The Episcopal Church will simply ignore all requests about how lawsuits are being funded unless someone actually calls the Attorney General's office to demand disclosure as to which Trust Funds are being raided to make it happen. The Church Pension Fund will not be touched. Even liberals want to retire in comfort.

* Following the New Orleans debacle, the Network and Common Cause groups will meet in Pittsburgh to plan their future. If they decide that a North American Anglican Province is the only viable way forward, they will probably announce it raising the anger of Mrs. Schori and the HOB to new heights. Levels of vitriol and bile will reach new levels and overflow from liberal and pansexual Episcopal bloggers the likes of which we have never seen. The HOB/D listserv will spearhead the outpourings of venom.

* If a new province is forthcoming, with or without the approval of Dr. Williams, you can be sure it will announce linkages with the African CAPA bishops, CAPAC (West Indies), Sydney, Australia, the Southern Cone, the Indian Ocean and possibly, but by no means certain, South East Asia, along with parts of the Middle East.

* Nigerian Archbishop Peter Akinola will emerge as the Archbishop of the newly formed orthodox Anglican Communion with Bishop Bob Duncan as the new Presiding Bishop of the North American province. The 11 newly anointed offshore Evangelical bishops will form his House of Bishops. The AMiA, REC and those respectable Continuing Churches will be allowed to join. The ACA/TAC will have to decide whether Rome or a new orthodox Anglican province is to their liking. This will be a hard choice for Australian-based Archbishop John Hepworth, but he will have to consider bishops, like David L. Moyer, who live in North America and have fought valiantly against overwhelming odds to keep their spiritual and ecclesiastical integrity. Forward in Faith can be counted as "in".

* One mystery that remains is what orthodox dioceses like Central Florida, Albany, Dallas, Rio Grande and South Carolina will do. (Bishop Bill Love of Albany has said he will call a special Diocesan convention if all fails in New Orleans.) These dioceses are basically orthodox, but have small vociferous, highly litigious, liberal contingents with which to contend.

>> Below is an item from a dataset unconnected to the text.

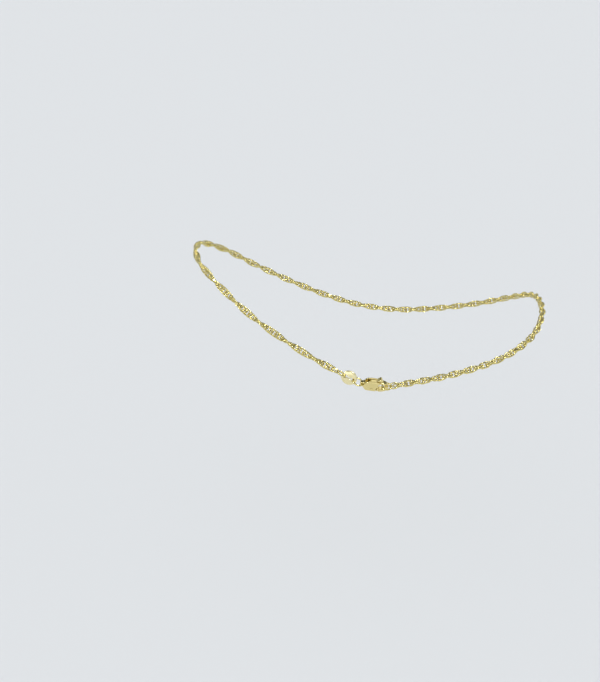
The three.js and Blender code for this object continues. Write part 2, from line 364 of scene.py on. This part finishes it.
def cut_round(piece, x, z, radius):
    """Cuts a round hole down through the piece at x, or a round recess where z is off its middle."""
    bpy.ops.object.select_all(action="DESELECT")
    bpy.ops.mesh.primitive_cylinder_add(vertices=48, radius=radius, depth=CUT_THROUGH, location=(x, 0, z))
    cut_away(piece, bpy.context.object)


def cut_bar(piece, x, z, length, width):
    """Cuts a straight slot down through the piece at x, or a recess where z is off its middle."""
    bpy.ops.object.select_all(action="DESELECT")
    bpy.ops.mesh.primitive_cube_add(size=1, location=(x, 0, z))
    bar = bpy.context.object
    bpy.ops.object.mode_set(mode="EDIT")
    bpy.ops.transform.resize(value=(length, width, CUT_THROUGH))
    bpy.ops.object.mode_set(mode="OBJECT")
    cut_away(piece, bar)


def tumble(piece, grain, rounds):
    """Makes a piece one closed skin and wears its edges round, as polishing in a tumbler does."""
    apply_modifier(piece, "REMESH", mode="VOXEL", voxel_size=grain)
    apply_modifier(piece, "SMOOTH", factor=0.5, iterations=rounds)


bpy.ops.object.select_all(action="DESELECT")
bpy.ops.mesh.primitive_cylinder_add(vertices=72, radius=1, depth=2, location=(0, 0, 0))
tag = bpy.context.object
bpy.ops.object.mode_set(mode="EDIT")
bpy.ops.mesh.select_mode(type="EDGE")
bpy.ops.mesh.select_all(action="DESELECT")
bpy.ops.mesh.edges_select_sharp(sharpness=math.radians(60))
bpy.ops.mesh.bevel(offset=TAG_DOME, segments=18, profile=TAG_FULLNESS, affect="EDGES")
bpy.ops.mesh.select_all(action="SELECT")
bpy.ops.transform.resize(value=(TAG_LENGTH / 2, TAG_WIDTH / 2, TAG_THICKNESS / 2))
bpy.ops.object.mode_set(mode="OBJECT")
cut_bar(tag, 0, 0, 2 * TAG_HOLE_OFFSET, TAG_SLOT_WIDTH)
for end in (-1, 1):
    cut_round(tag, end * TAG_HOLE_OFFSET, 0, TAG_HOLE_RADIUS)
    for face in (-1, 1):
        over_the_ear = face * (CUT_THROUGH + TAG_EAR_THICKNESS) / 2
        cut_round(tag, end * TAG_HOLE_OFFSET, over_the_ear, TAG_EAR_WIDTH / 2)
        cut_bar(tag, end * (TAG_HOLE_OFFSET + TAG_LENGTH / 2), over_the_ear, TAG_LENGTH, TAG_EAR_WIDTH)
tumble(tag, grain=0.035, rounds=7)
tag_held = held_between(TAG_MIDDLE - TAG_LENGTH / 2, TAG_MIDDLE + TAG_LENGTH / 2, TAG_ROLL)
tag_middle = tag_held @ Matrix.Translation((TAG_LENGTH / 2, 0, 0))
put_in_place(tag, "tag_bean", tag_middle, "anklet", stamped_gold, smooth_degrees=60)
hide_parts("tag")


# ---- Trigger clasp ------------------------------------------------------------------------------------
# Cast in one with its eye and hook, then tumbled and polished, so that every edge is round. The lever is a
# smaller casting that turns on a rivet, which is filed flush with the cheeks.
CLASP_ROLL = 23  # degrees about the loop

# Cast, then polished on a wheel: clear but soft reflections, which follow the wheel's strokes.
cast_gold = gold("cast_yellow_gold", "#F4E5A6", "#EAD78F",
                 roughness=0.2, scratch_width=0.16, scratch_depth=0.005)


def casting(node, held):
    """The rough casting of a piece in its own frame: a copy of its solid, with the corners merged."""
    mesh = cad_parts[node].data.copy()
    mesh.transform(held.inverted() @ Matrix.Scale(1 / MM, 4))
    piece = bpy.data.objects.new(node + "_casting", mesh)
    bpy.context.collection.objects.link(piece)
    select_only(piece)
    bpy.ops.object.mode_set(mode="EDIT")
    bpy.ops.mesh.select_all(action="SELECT")
    bpy.ops.mesh.remove_doubles(threshold=0.0005)
    bpy.ops.object.mode_set(mode="OBJECT")
    return piece


clasp_held = held_between(clasp_start, clasp_start + CLASP_LENGTH, CLASP_ROLL)
clasp = casting("clasp_body", clasp_held)
tumble(clasp, grain=0.045, rounds=22)
put_in_place(clasp, "clasp_casting", clasp_held, "anklet", cast_gold, smooth_degrees=60)
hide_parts("clasp_body")

lever = casting("clasp_lever", clasp_held)
tumble(lever, grain=0.035, rounds=4)
put_in_place(lever, "clasp_trigger", clasp_held, "lever", cast_gold, smooth_degrees=60)
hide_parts("clasp_lever")

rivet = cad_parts["clasp_pin"]
rivet.material_slots[0].material = cast_gold


# ---- Floor and light ----------------------------------------------------------------------------------
# A pale sheet of card lies below the anklet, in an even light from above that the gold doesn't mirror. What
# the gold mirrors is the card, white walls, a dark ceiling, two soft boxes, in front and overhead, and two
# small lamps. These boxes and lamps leave no light or shadow on the card.
FLOOR_DEPTH = 60 * MM
bpy.ops.object.select_all(action="DESELECT")
bpy.ops.mesh.primitive_plane_add(size=12, location=(0, 0, -FLOOR_DEPTH))
floor = bpy.context.object
floor.name = "floor"

# Uncoated card: pale, very slightly blue, and without any shine.
card = bpy.data.materials.new("matt_white_card")
card.use_nodes = True
card.node_tree.nodes["Principled BSDF"].inputs["Base Color"].default_value = linear("#D4D6D8")
card.node_tree.nodes["Principled BSDF"].inputs["Roughness"].default_value = 0.9
card.node_tree.nodes["Principled BSDF"].inputs["Specular IOR Level"].default_value = 0.0
floor.data.materials.append(card)

world = bpy.data.worlds.new("white_room")
bpy.context.scene.world = world
world.use_nodes = True
world.node_tree.nodes.clear()
upwards = add_node(world, "ShaderNodeTexCoord").outputs["Generated"]
height = add_node(world, "ShaderNodeSeparateXYZ", Vector=upwards).outputs["Z"]
ceiling = add_node(world, "ShaderNodeMapRange", {"interpolation_type": "SMOOTHSTEP"}, Value=height,
                   From_Min=0.3, From_Max=0.55)
walls = add_node(world, "ShaderNodeMix", {"data_type": "RGBA"}, _0=ceiling.outputs["Result"],
                 _6=linear("#DDE1E4"), _7=linear("#4E5358"))
room = add_node(world, "ShaderNodeBackground", Color=walls.outputs[2], Strength=1.0)
add_node(world, "ShaderNodeOutputWorld", Surface=room.outputs["Background"])


def add_lamp(name, kind, location, watts, **settings):
    """A lamp that points at the anklet. No view shows the lamp itself."""
    lamp = bpy.data.lights.new(name, kind)
    lamp.energy = watts
    for setting, value in settings.items():
        setattr(lamp, setting, value)
    holder = bpy.data.objects.new(name, lamp)
    holder.location = location
    holder.rotation_euler = (-Vector(location)).to_track_quat("-Z", "Y").to_euler()
    holder.visible_camera = False
    bpy.context.collection.objects.link(holder)
    return holder


daylight = add_lamp("even_daylight", "SUN", (-0.2, -0.3, 2), 3.0, angle=math.radians(120))
daylight.visible_glossy = False
for lamp in (
    add_lamp("soft_box", "AREA", (-0.2, -1.3, 0.9), 8, shape="RECTANGLE", size=1.8, size_y=1.5),
    add_lamp("overhead_box", "AREA", (0.25, 0.55, 1.45), 2.8, size=1.0),
    add_lamp("left_lamp", "AREA", (-0.9, -0.5, 1.2), 8, size=0.3),
    add_lamp("right_lamp", "AREA", (0.9, -0.2, 1.2), 8, size=0.3),
):
    lamp.visible_diffuse = False

bpy.context.scene.view_settings.view_transform = "Standard"


# ---- Camera -------------------------------------------------------------------------------------------
# The camera looks a little down on the side that carries the clasp, from far enough off that the loop keeps
# its shape. It is aimed to the left of the loop's middle and below it.
CAMERA_DISTANCE = 300 * MM
CAMERA_ELEVATION = math.radians(22)
CAMERA_SIDE = -18.4 * MM
CAMERA_DROP = 8.7 * MM

camera_data = bpy.data.cameras.new("camera")
camera_data.lens = 59.05
camera_data.sensor_width = 36
camera_data.clip_start = 0.01
camera = bpy.data.objects.new("camera", camera_data)
bpy.context.collection.objects.link(camera)
towards_camera = Vector((0, -math.cos(CAMERA_ELEVATION), math.sin(CAMERA_ELEVATION)))
camera_up = Vector((0, math.sin(CAMERA_ELEVATION), math.cos(CAMERA_ELEVATION)))
camera.location = towards_camera * CAMERA_DISTANCE - camera_up * CAMERA_DROP + Vector((CAMERA_SIDE, 0, 0))
camera.rotation_euler = (math.pi / 2 - CAMERA_ELEVATION, 0, 0)
bpy.context.scene.camera = camera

Windsor bishops like Texas Bishop Don Wimberly will fold their cards and go with TEC. The Diocese of South Carolina and its newly consecrated bishop Mark Lawrence (with or without the approval of the national church) will be truly isolated and must decide what to do. If he stays, he will be sidelined and his voice made irrelevant. His presence will be about as relevant as having one orthodox voice on the Executive Council. With establishment theologian Canon Kendall Harmon in residence, pensions will triumph over sound doctrine and SC will probably stay with TEC as a token conservative diocese. The diocese will prove too irresistible for 815 not to want to undermine. All out efforts will be made to make sure they stay in The Episcopal fold. Threats from David Booth Beers will help. Lawrence has said he will stay in TEC but wants also to remain part of the Anglican Communion. His vagueness and loyalty will be challenged. He and the diocese will have to make a decision which way to go.

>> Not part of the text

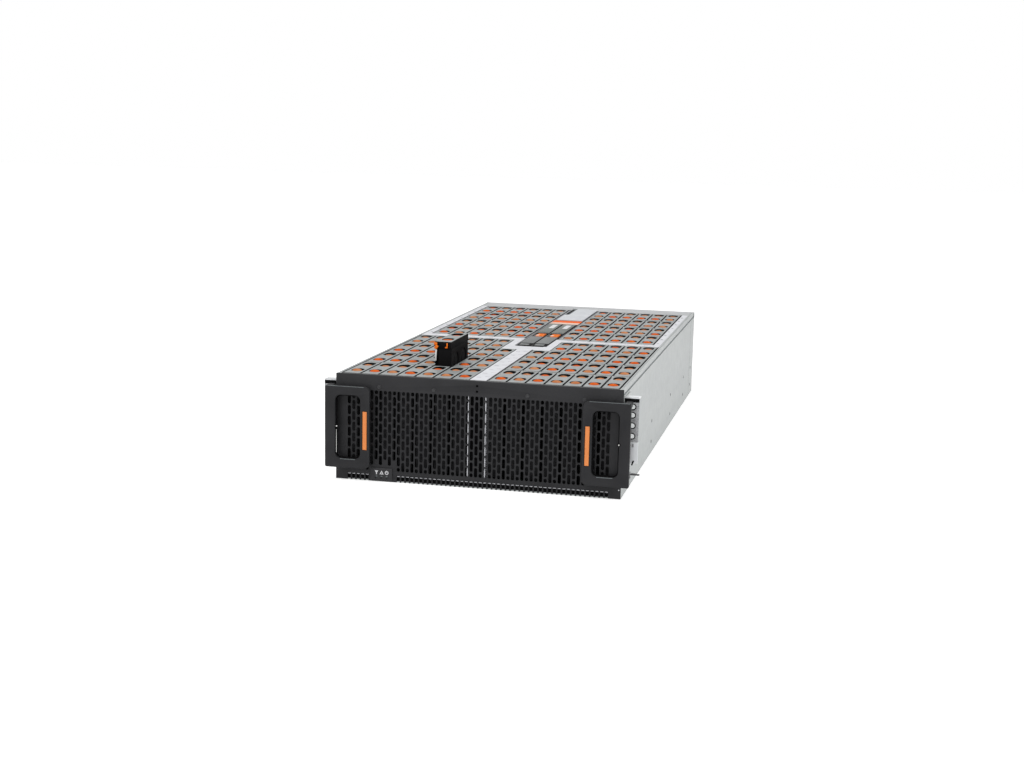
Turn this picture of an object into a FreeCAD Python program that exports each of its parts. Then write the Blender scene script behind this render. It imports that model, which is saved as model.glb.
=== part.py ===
"""Four-unit, top-loading disk shelf enclosure with its two top covers taken off.

Millimetres. X runs across the rack, Y from front to back, Z up.
The origin is on the underside of the chassis, on its centre plane, at the
rack's mounting plane, which is the back face of the two rack flanges.
"""
import math
import os

import FreeCAD
import Part

V = FreeCAD.Vector

# Fits
SEAT = 0.3                  # gap between separate pieces that sit together
SLIDE_GAP = 0.5             # gap round a module that slides out
PIN_GAP = 0.05              # radial clearance of a pin in its hole

# Rack standard
RACK_HOLE_OUT = 9.05        # side wall to the column of holes, 465.1 between the two columns
RACK_HOLE_RADIUS = 3.6
RACK_HOLE_DROP = 26.3       # top of the body to the top hole
RACK_HOLE_STEPS = (0.0, 12.7, 28.575, 44.45)

# Chassis
BODY_WIDTH = 447.0
BODY_HEIGHT = 166.0         # without the top covers
BODY_DEPTH = 975.0          # front panel to rear panel
FRONT_Y = -12.0             # front of the front panel
WALL = 1.5
STEP_DROP = 9.5             # the side walls step inward below the top to take the covers
FLANGE = 4.0
STRIP_SHEET = 1.2           # inner sheet metal
RAIL_HOLES = (639.0, 378.0, 168.0, 43.0)    # from the back of the rear panel
RAIL_HOLE_Z = 38.0          # middle of each pair
RAIL_HOLE_SPACING = 36.0
RAIL_HOLE_RADIUS = 2.2

# Drive bays
BAY_MARGIN = 7.48           # last column of the front bank to the side of the body
BANK_ROWS = 4
FRONT_COLUMNS = 7           # on each side of the centre
REAR_COLUMNS = 6
FRONT_HALF = 14.0           # centre plane to the first front column
REAR_HALF = 30.2            # centre plane to the first rear column
FRONT_BANK_Y = -4.0
CROSS_BEAM = 24.0           # between the two banks
DRIVE_SIDE_GAP = 0.98       # drive to the edge of its bay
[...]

* In retaliation, the Episcopal Church will announce that some 16 provinces, visibly present with flags at GC2006, will form the backbone of a liberal Anglican Communion. If the Episcopal Church is forced to "walk apart" or chooses to walk apart, is TEC poised to become a rival Anglican Communion? Not impossible. It is no secret that Episcopal hierarchs have a "Plan B" for just such a contingency. The 16 flags that formed the backdrop of the dais in the House of Deputies (GC2006) gave ample evidence of just such a possibility. (There was no cross as at previous conventions - geography trumps the faith).

Joining them will be Canada, Church of England liberals, Europe (Bishop Pierre Whalon fell off the Anglo-Catholic bandwagon when he become bishop), New Zealand, Australia (without Sydney), Haiti, Brazil and Mexico, to name a few. The Episcopal Church already owns Central America.

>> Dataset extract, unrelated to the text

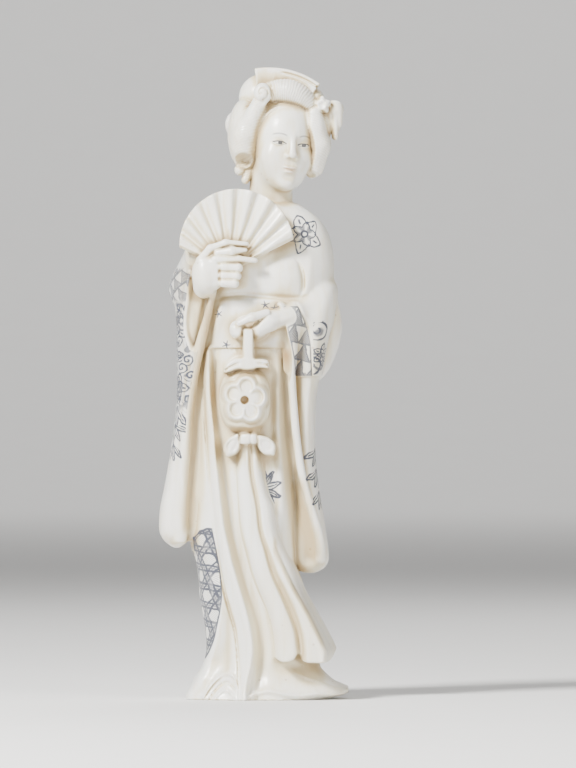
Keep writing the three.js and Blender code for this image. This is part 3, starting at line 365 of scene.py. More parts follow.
@dataclass(frozen=True)
class Robe(CarvedPart):
    """The robe from the hem to the shoulders, with its folds and the sash's raised edge."""

    low: Point = (-18, -14, -8)
    high: Point = (18, 14, 100)
    fillet: float = 0.5
    sash_edge: float = 69.9
    sash_top: float = 80.4
    sash_relief: float = 0.5
    back_groove_depth: float = 0.5
    body: Loft = Loft(
        left=Line((-3, 0, 2, 4, 6, 8, 14, 20, 26, 32, 50, 62, 70, 80, 88, 92, 95, 98, 100), (-16.8, -16.6, -16.1,
            -15.1, -13.6, -12.8, -13.1, -14, -14.5, -15.8, -15, -14.2, -13.4, -14.4, -14.6, -13.2, -10.4, -6, -4)),
        right=Line((-3, 0, 1.2, 2, 4, 6, 8, 14, 20, 24, 32, 50, 62, 70, 80, 86, 90, 93, 95.4, 97, 98.4, 100), (10.2,
            12, 15.5, 16.1, 12.8, 10.2, 9.6, 8, 6, 5.4, 6, 7, 7, 8.4, 12.2, 12.8, 12.5, 11.7, 10.3, 8.6, 6.8, 5)),
        front=Line((-3, 0, 4, 9, 30, 60, 70, 84, 90, 95, 98, 100), (-11.9, -11.5, -10.3, -9.4, -9.2, -9, -8.6, -8.6,
            -7.8, -6.2, -4.8, -3.8)),
        back=Line((-3, 0, 4, 9, 30, 60, 70, 84, 92, 98, 100), (11.9, 11.5, 10.5, 9.4, 8.8, 8.8, 8.2, 8.4, 8, 6.4,
            5.8)),
        roundness=2.5, low=-6, high=99.2, lip=1.4)

    def distance(self, at: Places) -> Array:
        """Distance to the robe."""
        x, y, z = at
        front = ease((1 - y) / 5)
        relief = self.sash_relief * ease((z - self.sash_edge) / 0.3) * ease((self.sash_top - z) / 1.2)
        for fold in FOLDS + SWELLS:
            relief = relief + fold.relief(x, z)
        lower = ease((60 - z) / 30)
        groove = np.abs(np.cos(x * 0.52 + 0.9 + np.sin(z * 0.05)))
        behind = self.back_groove_depth * (1.4 * groove - 1) * lower
        return self.body.distance(at) - front * relief - behind * (1 - front)


@dataclass(frozen=True)
class Valley(CarvedPart):
    """The shallow strip between the fan's sleeve and the skirt, where the carver left the floor of a fold."""

    low: Point = (-19, -8, 29)
    high: Point = (-8, 0, 82)
    fillet: float = 0.35
    floor: Roll = Roll(
        at_x=Line((31, 36.6, 41, 47.2, 52.9, 58.6, 63, 70.2, 80.3), (-15.6, -15.6, -15.4, -15.1, -14.6, -13.8, -13.2,
            -12, -10.4)),
        at_y=Line((31, 36, 50, 80), (-2.6, -3.8, -4.4, -5)), radius=Line((31, 50, 80), (1.6, 2.1, 2.2)), low=31.5,
        high=81)

    def distance(self, at: Places) -> Array:
        """Distance to the strip's body."""
        return self.floor.distance(at)


@dataclass(frozen=True)
class FanSleeve(CarvedPart):
    """The long sleeve on the fan's side. Two edges meet below its mouth, which opens under the wrist."""

    low: Point = (-23, -11.5, 29)
    high: Point = (-5, 7.5, 94)
    fillet: float = 0.5
    cloth: Loft = Loft(
        left=Line((28, 30, 34, 38, 42, 50, 60, 70, 76, 80, 84, 88, 91, 94), (-20.4, -21.4, -22.2, -22, -21.2, -19.8,
            -18.7, -18.7, -18.8, -19.4, -19.4, -17.8, -16, -13.6)),
        right=Line((28, 40, 60, 76, 84, 94), (-15.8, -15.6, -13.8, -12.8, -10, -6)),
        front=Line((28, 34, 50, 70, 80, 86, 94), (-5, -6.6, -7.2, -7.6, -7.6, -6.4, -3.4)),
        back=Line((28, 34, 50, 70, 86, 94), (4.6, 6.4, 6.6, 6.6, 6.2, 5)), roundness=2.6, low=30.2, high=93.6, lip=4)
    edge: Roll = Roll(
        at_x=Line((30, 36.6, 45, 52, 57.3, 63, 68, 75.2, 80.3, 82), (-17.8, -17.6, -17.2, -16.7, -16.4, -15.5, -14.5,
            -12.9, -11.8, -11.4)),
        at_y=Line((30, 50, 60, 80), (-5, -7.4, -8, -8.8)), radius=Line((30, 60, 80), (1.3, 1.05, 1.0)), low=31,
        high=82)
    outer_edge: Roll = Roll(
        at_x=Line((66, 69, 72.7, 75.2, 80.3, 86), (-15.3, -15.7, -16.9, -17.1, -16.5, -15.4)),
        at_y=Line((66, 75, 86), (-8, -7.6, -7.2)), radius=Line((66, 86), (0.8, 0.9)), low=67, high=86)
    mouth: Roll = Roll(
        at_x=Line((69.5, 72, 75.2, 80), (-15.4, -15.2, -14.9, -14.1)), at_y=Line((69, 74, 82), (-9.2, -9.2, -9.2)),
        radius=Line((69.4, 72, 75.2, 80), (0.2, 1.0, 1.75, 2.1)), low=69.2, high=84)

    def distance(self, at: Places) -> Array:
        """Distance to the sleeve."""
        x, y, z = at
        d = join(self.cloth.distance(at), self.edge.distance(at), 0.8)
        d = join(d, self.outer_edge.distance(at), 0.7)
        d = grow(at, d, (1.5, (-16.6, -1, 82), (-13.8, -6.4, 84.2), 3.4, 2.6))
        d = cut(d, self.mouth.distance(at), 0.35)
        crease = np.hypot(x + 16.9 + 0.18 * (z - 88), (z - 88) / 2.4)
        return d + 0.35 * bump((crease - 1.6) / 0.5) * ease((-2 - y) / 3)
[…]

The Archbishop of Canterbury will either agree to lead this or become irrelevant. If he declines, he will retire to academe. The bellicose Archbishop of York will rail at conservatives for being schismatic, but he will also become irrelevant. The Global South bishops has never trusted him, but he makes good theater in a British context. He's a lawyer by training and will go with the liberals.

* The five TEC dioceses - Ft. Worth, Springfield, Quincy, San Joaquin and Pittsburgh -- will face costly uphill battles if they choose to leave TEC and can count on lawsuits from within their dioceses for control of their properties. (This has already begun in the Diocese of Pittsburgh). Court battles for control will be long, nasty and protracted. There will be no winners. Massive, multi-million dollar lawsuits, already in progress in the Diocese of Virginia, will prove a major testing ground.

* That the Diocese of Chicago would even consider the Very Rev. Tracey Lind, an open and partnered lesbian, as a nominee for Bishop of Chicago demonstrates the hardness of heart by TEC's pansexual lobby. This has not gone unnoticed by Episcopal conservatives and Global South Primates.

As IRD Director of Anglican, Action Ralph Webb observed, "Unfortunately, the denomination gives little hope that it will rise to meet the needs of not only the Communion to which it belongs, but the entire body of Christ."

Either way the clock is running out on the Episcopal Church.

Whatever happens in New Orleans, the Episcopal Church will never be the same again, and neither, it seems, will the Anglican Communion.